С подъемом культуры эти первичные импульсы расходятся далеко в разные стороны и вступают друг с другом в борьбу. Всемирная история едва ли не сводится к истории этой борьбы. Из ощущения власти происходят завоевание, политика и право, из ощущения добычи – торговля, экономика и деньги. Право собственность имеющего власть. Его право – это право для всех. Деньги – сильнейшее оружие приобретателя. С его помощью он покоряет мир. Экономике желательно государство, которое было бы слабым и служило бы ей; политика требует включения экономической жизни в сферу власти государства: Адам Смит и Фридрих Лист472, капитализм и социализм. В начале всех культур имеется военная и купеческая знать, далее – земельная и денежная знать, и в результате – военное и экономическое ведение войны и беспрерывная борьба денег с правом.

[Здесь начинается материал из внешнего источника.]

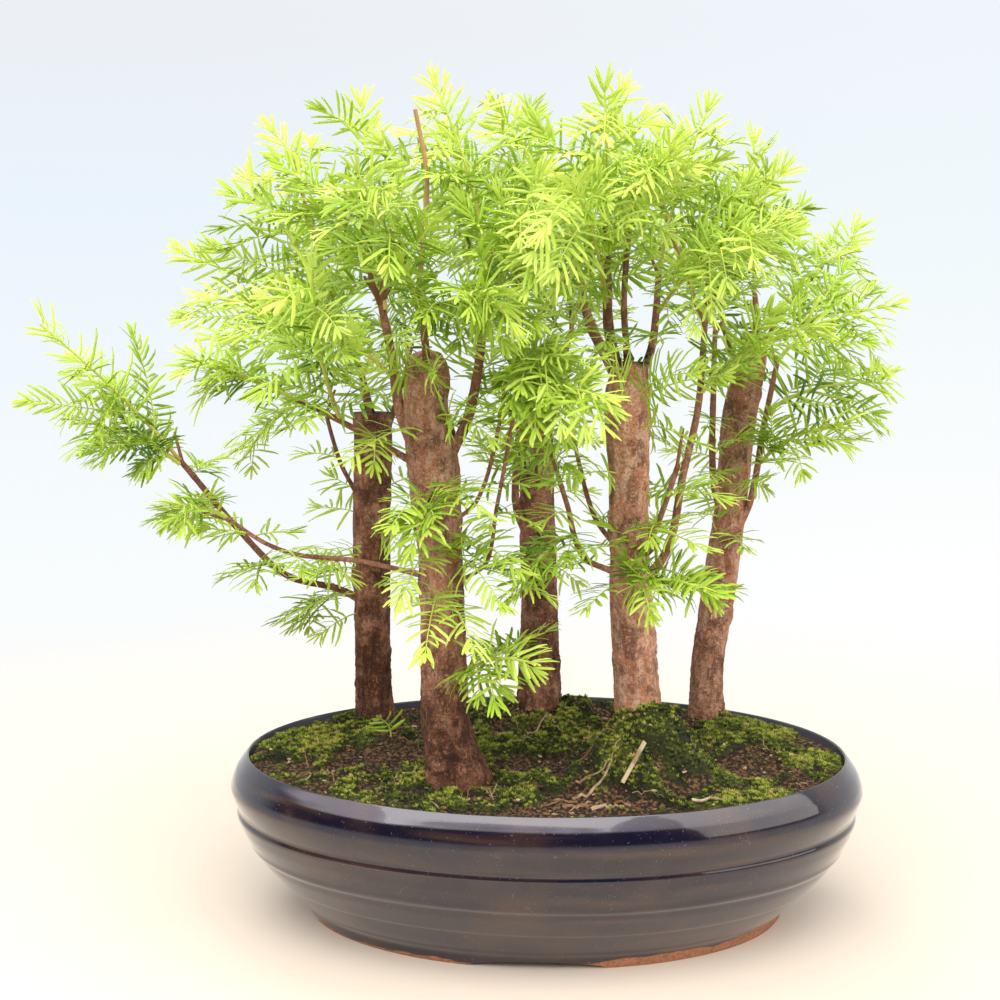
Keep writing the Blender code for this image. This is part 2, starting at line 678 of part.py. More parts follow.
def make_shoots(tree, spec, parts, joined, placed):
    """A tree's leafy shoots, each bent until it is clear of all that is there."""
    bark = placed["tree_" + tree]
    shoots = []
    for number, (branch, along, tip) in enumerate(spec["shoots"], 1):
        name = f"shoot_{tree}_{number:02d}"
        draw = random.Random(f"{SHOOT_SEED} {name}")
        foot, grain = stem_point(spec, branch, along)
        target = Vector(in_metres(tip))
        for attempt in range(ATTEMPTS):
            stray = Vector([draw.uniform(-1, 1) for _ in range(3)]) * attempt * 0.0007
            roll = math.radians(draw.uniform(-35, 35))
            aim = target + stray
            way = (aim - foot).normalized()
            leave = (way + grain * (0.9 if along > 0.99 else 0.35) + Vector((0, 0, 0.2))).normalized()
            outward = Vector((way.x, way.y - 0.4, 0)).normalized()
            shoot = make_shoot(name, foot, leave, aim, outward, roll, bark, parts, joined)
            grown = surface_tree(shoot, CLEARANCE)
            if not any(grown.overlap(other) for other in placed.values()):
                break
            bpy.data.objects.remove(shoot, do_unlink=True)
        placed[name] = surface_tree(shoot)
        shoots.append(shoot)
    return shoots


def make_seedling(parts, joined, placed):
    """A leafy shoot that stands by itself on the soil."""
    x, y = in_metres(SEEDLING_FOOT)
    foot = Vector((x, y, soil_height(x, y) - 0.002))
    tip = Vector(in_metres(SEEDLING_TIP))
    return make_shoot("seedling", foot, Vector((0, 0, 1)), tip, Vector((0, -1, 0)), 0.0,
                      placed["soil"], parts, joined)


def main():
    """Build the whole object."""
    clear_scene()
    parts = new_collection(OBJECT_NAME)
    cutters = new_collection("cutters")
    joined = new_collection("joined")
    glaze = new_material("glaze", GLAZE, 0.12, coat=0.8)
    earth = new_material("mossy_soil", SOIL_GREEN, 0.95)
    plastic = new_material("screen_plastic", SCREEN_BLACK, 0.5)
    bark = new_material("bark", BARK, 0.85)
    dead_wood = new_material("dead_wood", DEAD_WOOD, 0.8)
    green = new_material("needles", NEEDLE_GREEN, 0.45)

    finishes = [(make_tray(parts, cutters), glaze)]
    soil = make_soil(parts, cutters, TREES)
    finishes.append((soil, earth))
    finishes += [(screen, plastic) for screen in make_screens(parts)]
    placed = {"soil": surface_tree(soil)}
    for tree, spec in TREES.items():
        trunk = make_tree(tree, spec, parts, joined)
        placed[trunk.name] = surface_tree(trunk)
        finishes.append((trunk, bark))
    finishes.append((make_stick(parts), dead_wood))
    for tree, spec in TREES.items():
        finishes += [(shoot, green) for shoot in make_shoots(tree, spec, parts, joined, placed)]
    finishes.append((make_seedling(parts, joined, placed), green))

    place = bpy.data.objects.new("place", None)
    bpy.context.scene.collection.objects.link(place)
    place.location = TRAY_PLACE
    for obj, material in finishes:
        obj.data.materials.clear()
        obj.data.materials.append(material)
        obj.parent = place
    for spare in (cutters, joined):
        bpy.data.collections.remove(spare)


main()
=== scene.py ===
"""Dawn redwood bonsai forest: the looks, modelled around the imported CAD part.

Five cut-back trunks stand in an oval glazed tray of mossy soil and carry arched
shoots with flat sprays of soft needles. Each class below is one sub-assembly: it
holds its sizes, builds its meshes, dresses them in a finish and puts them on the
CAD body.

Metres, +Z up. Everything is modelled from the middle of the tray's foot and then
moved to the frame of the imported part.
"""

import logging
import math
import random
from collections.abc import Iterable, Sequence
from dataclasses import dataclass, field, replace
from enum import Enum

import bpy
import numpy as np
from mathutils import Matrix, Vector, noise
from mathutils.bvhtree import BVHTree


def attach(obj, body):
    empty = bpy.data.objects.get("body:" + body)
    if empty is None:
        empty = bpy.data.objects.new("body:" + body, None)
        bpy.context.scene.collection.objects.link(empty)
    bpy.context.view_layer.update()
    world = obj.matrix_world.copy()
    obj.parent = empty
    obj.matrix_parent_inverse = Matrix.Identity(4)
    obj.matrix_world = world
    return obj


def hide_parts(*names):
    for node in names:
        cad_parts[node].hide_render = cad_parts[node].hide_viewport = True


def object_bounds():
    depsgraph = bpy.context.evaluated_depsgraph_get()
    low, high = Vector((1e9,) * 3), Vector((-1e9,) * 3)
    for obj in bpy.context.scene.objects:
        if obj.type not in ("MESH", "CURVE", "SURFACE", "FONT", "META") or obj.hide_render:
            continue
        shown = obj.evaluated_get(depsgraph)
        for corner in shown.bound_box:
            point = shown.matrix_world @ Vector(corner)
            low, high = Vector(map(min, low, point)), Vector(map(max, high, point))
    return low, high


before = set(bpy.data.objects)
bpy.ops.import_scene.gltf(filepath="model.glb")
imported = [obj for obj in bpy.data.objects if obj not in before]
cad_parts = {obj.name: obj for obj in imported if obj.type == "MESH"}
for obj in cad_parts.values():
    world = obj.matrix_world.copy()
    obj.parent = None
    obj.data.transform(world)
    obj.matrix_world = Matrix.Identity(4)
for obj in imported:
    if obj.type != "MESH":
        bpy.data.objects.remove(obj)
CAD_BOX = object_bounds()

log = logging.getLogger("dawn_redwood_forest")

MM = 0.001
BODY = "root"
UP = Vector((0.0, 0.0, 1.0))

# The tray's middle, seen from the middle of the whole object's footprint
TRAY_PLACE = Vector((0.0325, -0.0045, 0.0))

Piece = bpy.types.Object
Material = bpy.types.Material
NodeTree = bpy.types.NodeTree
Socket = bpy.types.NodeSocket
Value = Socket | float | None
Colour = tuple[float, float, float]
Stops = tuple[tuple[float, Colour], ...]
Row = tuple[float, ...]
Rows = tuple[Row, ...]
Mesh = tuple[np.ndarray, np.ndarray]


class Slot(Enum):
    """Names of material slots."""
    GLAZE = "glaze"
    SOIL = "mossy_soil"
    SCREEN = "screen_plastic"
    BARK = "bark"
    DEAD_WOOD = "dead_wood"
    NEEDLES = "needles"


class TrunkTop(Enum):
    """How a cut-back trunk ends."""
    SAWN = "sawn"
    RAGGED = "ragged"
    HEALED = "healed"


@dataclass(frozen=True)
class TreeSpec:
    """What one tree has, in millimetres from the middle of the tray's foot."""
    # x, y, z and radius, from the buried foot up
    trunk: Rows
    # Radius at the root and the tip, then points
    branches: dict[str, tuple[float, float, Rows]]
    # The branch, how far along it, and the tip
    shoots: tuple[tuple[str, float, Row], ...]
    # Small sprays on the trunk: height where one leaves it, then its tip
    small_sprays: Rows
    top: TrunkTop
    # How pale the bark is at its foot and higher up; the low values of the back-left and back-centre trunks
    # are partly their bark's own dark tone, partly painted shade
    pale: tuple[float, float]
    # How far the roots bulge at the foot, as a share of the trunk's radius
    root_spread: float
    # Scars: angle (degrees), height, radius and depth, which is below 0 for a pale bulge; the bark in each
    # dent is painted in shade
    scars: Rows
    # Cut twigs that stand up in the crown: radius, tone, then points from the branch up
    cut_twigs: tuple[tuple, ...] = ()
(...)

По другую сторону происходит разделение духовенства и учености. И то и другое направлено не на фактическое, но на истинное, оба относятся к стороне жизни, являющейся табу, и к пространству. Страх смерти- источник не только всякой религии, но и всей философии и естествознания. Однако теперь священной каузальности оказывается противопоставлена каузальность профанная. Профанное – вот новое противоположное понятие к религиозному, терпевшему ученость лишь в качестве служанки. Профанной является вся целиком поздняя критика, ее дух, ее метод и цель. Не является исключением из этого также и поздняя теология; но, несмотря на это, ученость всех культур продвигается всецело в формах предшествовавшего ей духовенства, доказывая тем самым, что она возникла лишь из духа противоречия, сохраняя зависимость от прообраза во всех частных и общих моментах. Поэтому античная наука обитает в культовых общинах орфического стиля, таких, как милетская школа, пифагорейский союз, врачебные школы в Кротоне и на Косе, аттические школы Академии, перипатетиков и Стой, главы которых в общем и целом относятся к типу жреца и провидца, – вплоть до римских правовых школ сабинианцев и прокулианцев. Арабским элементом является наличие священного писания также и в науке, наличие в ней канона, каким был естественнонаучный канон Птолемея («Альмагест»), медицинский Ибн-Сины, философский корпус «Аристотеля» с множеством неподлинных сочинений. Арабскими по духу являются и по большей части неписаные законы и методы цитирования*,

*С. 257

комментарий как форма дальнейшего движения мысли, высшие школы как монастырские учреждения (медресе), обеспечивавшие преподавателей и слушателей кельей, питанием и одеждой, и научные направления как братства. Ученый мир на Западе, особенно в протестантских областях, устроен всецело по образу и подобию католической церкви. Переход от ученого ордена готической эпохи к орденообразным школам XIX в., таким, как школы Гегеля и Канта и историческая школа права, однако также и многие английские колледжи, совершили французские мавриниане и болландисты473, которые начиная с 1650 г. господствовали во вспомогательных исторических дисциплинах, а отчасти их и основывали. Во всех специальных научных дисциплинах, включая сюда также и медицину и катедерфилософию, существует развитая иерархия со своими, школьными, папами, степенями и достоинствами (докторская степень как священническое посвящение), таинствами и соборами. Понятие «мирянин»474 сохраняется в строгой ненарушимости, а право всеобщего священства верующих в форме популярной науки, такой, как дарвинизм, с величайшей страстностью оспаривается. Изначально гелертерским языком была латынь; теперь повсюду оформились языки частных специальностей, как, например, те, что бытуют в области радиоактивности или обязательственного права, понятные лишь тому, кто дошел до высших ступеней посвящения. Существуют основатели сект, какими явились многие ученики475 Канта и Гегеля, миссионерство среди неверующих, как миссионерская работа монистов, еретики, такие, как Шопенгауэр и Ницше, и великое отлучение, а в качестве Индекса476 – заговор молчания. Существуют здесь вечные истины, такие, как подразделение объектов права на лица и вещи, и догматы, например, относительно энергии и массы или теории наследственности, есть ритуал цитирования правоверных писаний и своего рода научное причисление к лику блаженных**.